Written problem: Pull out every line from the listing that has the word "imported".

Collected data:
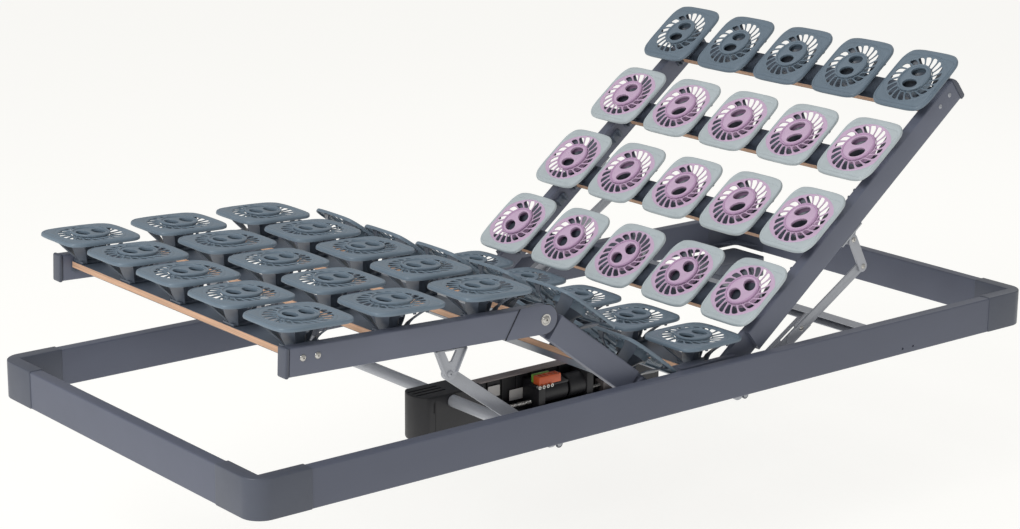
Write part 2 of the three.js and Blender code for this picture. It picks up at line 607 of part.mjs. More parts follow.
function addDrive() {
  addDriveHousing();
  const legFace = LEG_TUBE_X + LEVER_HALF_THICKNESS + LEG_SLIDER_GAP;
  const backFace = BACK_TUBE_X - LEVER_HALF_THICKNESS - BACK_SLIDER_GAP;
  addSlider('leg_slider', legFace, -1);
  addSlider('back_slider', backFace - SLIDER_LENGTH, 1);
  addMotor('leg_motor', [-60, -42], [-43, 22], [legFace + 48, -59]);
  addMotor('back_motor', [70, 88], [28, 71], [87, backFace - 50]);
}

// The supply box under the shelf of one head corner.
function addPowerSupply() {
  const shape = roundedRectangle(812, 958, 306, 414, 8);
  addMesh(bed, 'power_supply', layer(shape, [-50, -2], 3), CAP_PLASTIC);
}

addOuterFrame();
addCrossMember();
addTubeBrackets();
addSeat();
addThigh();
addCalf();
addBack();
addLegLinkage();
addBackLinkage();
addDrive();
addPowerSupply();

export default bed;
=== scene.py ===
"""Detailed pieces and materials for the adjustable slatted bed base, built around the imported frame.

Meshes are drawn in millimetres in the frame of the section they belong to (X along the section
towards the head end, Y towards the sleeper's right, Z off the rails) and stored in metres.
"""
import json
import math

import bmesh
import bpy
from mathutils import Matrix, Vector
from mathutils.geometry import tessellate_polygon


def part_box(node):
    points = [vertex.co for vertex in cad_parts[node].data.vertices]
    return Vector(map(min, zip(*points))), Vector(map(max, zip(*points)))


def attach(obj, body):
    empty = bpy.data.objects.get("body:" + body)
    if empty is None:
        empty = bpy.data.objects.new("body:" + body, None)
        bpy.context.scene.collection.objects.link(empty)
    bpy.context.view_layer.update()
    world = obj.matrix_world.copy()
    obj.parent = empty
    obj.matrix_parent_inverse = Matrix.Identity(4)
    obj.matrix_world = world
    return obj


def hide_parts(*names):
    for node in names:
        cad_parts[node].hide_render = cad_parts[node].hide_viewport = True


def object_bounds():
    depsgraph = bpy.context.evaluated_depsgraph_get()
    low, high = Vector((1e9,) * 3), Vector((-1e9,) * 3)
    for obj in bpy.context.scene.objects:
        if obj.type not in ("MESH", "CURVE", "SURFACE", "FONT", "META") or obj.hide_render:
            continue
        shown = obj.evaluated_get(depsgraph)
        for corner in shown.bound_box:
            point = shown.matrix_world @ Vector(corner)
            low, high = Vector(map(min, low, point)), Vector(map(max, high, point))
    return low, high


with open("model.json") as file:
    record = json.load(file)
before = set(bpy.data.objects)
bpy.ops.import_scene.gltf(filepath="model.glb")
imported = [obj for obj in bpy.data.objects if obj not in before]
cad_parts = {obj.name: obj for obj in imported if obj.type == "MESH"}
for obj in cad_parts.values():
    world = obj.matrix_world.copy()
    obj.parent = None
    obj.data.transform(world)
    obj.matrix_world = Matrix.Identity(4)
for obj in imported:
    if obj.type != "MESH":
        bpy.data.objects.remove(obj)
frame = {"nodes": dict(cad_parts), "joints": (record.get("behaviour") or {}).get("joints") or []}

CAD_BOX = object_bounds()
MM = 0.001
SIDES = (("left", -1), ("right", 1))
ENDS = (("foot", -1), ("head", 1))

# ---- driving dimensions, millimetres and degrees -------------------------------------------
HALF_LENGTH = 1000
HALF_WIDTH = 450
FRAME_HEIGHT = 75
FRAME_THICKNESS = 26
CAP_SKIN = 1.5
CAP_LEG = 120
CAP_RADIUS = 40
RAIL_HOLES_X = (611, 643)
FRAME_INNER_X = HALF_LENGTH - FRAME_THICKNESS
FRAME_INNER_Y = HALF_WIDTH - FRAME_THICKNESS

RAIL_INNER = 380
RAIL_OUTER = 405
RAIL_HALF = 26
LAP_SPLIT = 392.5
LEG_LAP = 34
BACK_LAP = 72
CALF_ANGLE = 2.2
BACK_ANGLE = 38.1

PLATE_HALF_LENGTH = 82
PLATE_HALF_WIDTH = 74
PLATE_SQUARENESS = 5.2  # exponent of the plate's outline, 2 being an ellipse
PLATE_TOP_Z = 70.4
DIAL_LIFT = 7
FAN_SLOTS = 20
FAN_SWIRL = math.radians(17)
HUB_RADIUS = 36.5

TUBE_RADIUS = 12.5
TUBE_Z = -17
LEVER_LENGTH = 60
JOURNAL_END = 411
LEG_ARM_END = (-540, 165)
BACK_ARM_END = (534.5, 192)
BACK_LINK_TOP = (502, 254)
V_POINT = (-210, -75)
LINK_EAR = (395.8, -44.7)

DRIVE_Y = (-82, -4)
DRIVE_FLOOR_Z = -96
DRIVE_AXIS_Y = -43
SPINDLE_Z = -76


# ---- places read from the frame --------------------------------------------------------------
def joint_place(name):
    """A joint's point at rest, in metres."""
    return Vector(next(j for j in frame["joints"] if j["name"] == name)["pos_m"])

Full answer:
"""Detailed pieces and materials for the adjustable slatted bed base, built around the imported frame.
imported = [obj for obj in bpy.data.objects if obj not in before]
cad_parts = {obj.name: obj for obj in imported if obj.type == "MESH"}
for obj in imported:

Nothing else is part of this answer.